Shrinkage: the retail problem that never quite seems to go away. It’s an enduring problem for retailers and it rears its ugly head in numerous ways, from administrative errors and product obsolescence to more malicious activities such as employee theft and customer shoplifting. Despite the uphill battle against retail shrinkage, many businesses are taking steps to fight back.
Leverage a Retail Inventory Management System
The best weapon to eliminate administrative errors is a purpose-built retail inventory management system that provides up-to-date insights into your stock availability, location, and more.
We offer guidance on how integrating systems enable visibility into your retail operations in our e-book “The Digital Store Platform: Better data for survival in a customer-centric world.”
With a crystal-clear view of your flow of goods, any inaccuracies will emerge and help you to discover patterns of loss that are worth investigating. For example, perhaps a certain warehouse or distribution center tends to always be a few boxes short with their shipments. Your retail inventory management system will provide clues that will help you get to the bottom of the problem.
Establish Clear Processes
Check, re-check and triple-check. Ensure that your operations employees have a clear understanding of how to manage all of the facets (and paperwork) that constitute the heart of your retail business. That means verifying each and every purchase order, double-checking receipts for accuracy, confirming packing lists and consistently going the extra mile to prevent even the smallest detail from slipping through the cracks.

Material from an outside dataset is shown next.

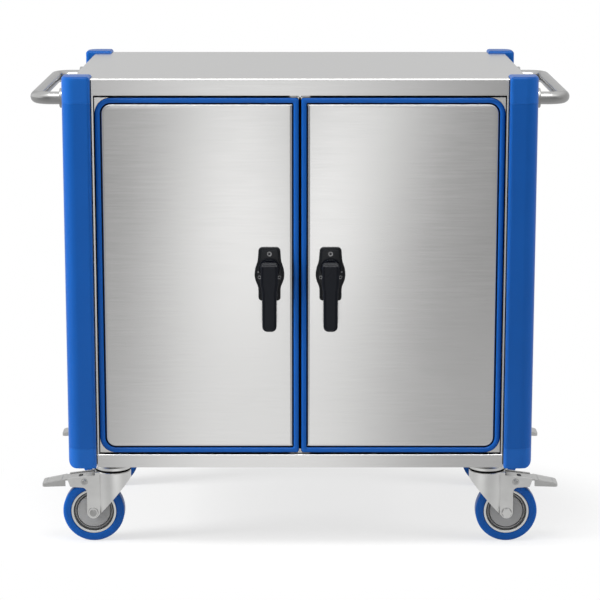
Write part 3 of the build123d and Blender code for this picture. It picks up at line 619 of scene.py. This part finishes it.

Even more important, however, is the “separation of church and state.” No one person should be responsible for both sides of a task. The person receiving invoices for instance, should not also be responsible for paying them. This creates opportunities for dishonesty so take steps to remove any potential for this kind of shrinkage.
Keep an Eye on Employees
There are many things you can do to combat employee theft. Beyond the steps you likely went through during the hiring process, such as a thorough background check to weed out candidates with a prior history of sticky fingers, you have myriad options for preventing against retail shrinkage committed by your workforce. Communicating your stance on retail shrinkage to your employees is important. Sometimes reducing or eliminating employee theft can be as simple as just communicating that you’re monitoring inventory and transactions. No one likes playing “Big Brother” but being upfront about retail shrinkage is a necessary aspect of effectively running your business and can give associates pause if they even vaguely considered swiping some merchandise.
Identify and Reduce Your Shinkage Risk Factors
Because valuable dollars are lost in inventory issues, consider your particular risk factors and how to reduce them. For example, high inventory levels typically yield considerable product losses, such as the obsolescence as previously mentioned. Consider a scenario in which you’re overstocked in flip phones … and then the smartphone is invented, rendering your stockpile of little to no value. Right-sizing your inventory ensures more efficient sell-through to avoid unprofitable overstocks.
Also leverage regular auditing to ensure what your retail inventory management system says you have is what is physically available. Audits are a great tool to uncover problems with your inventory so you can set about realigning your inventory management.
Retail shrinkage may never completely disappear but with the right strategy, your business can “shrink” the problem and run more efficiently.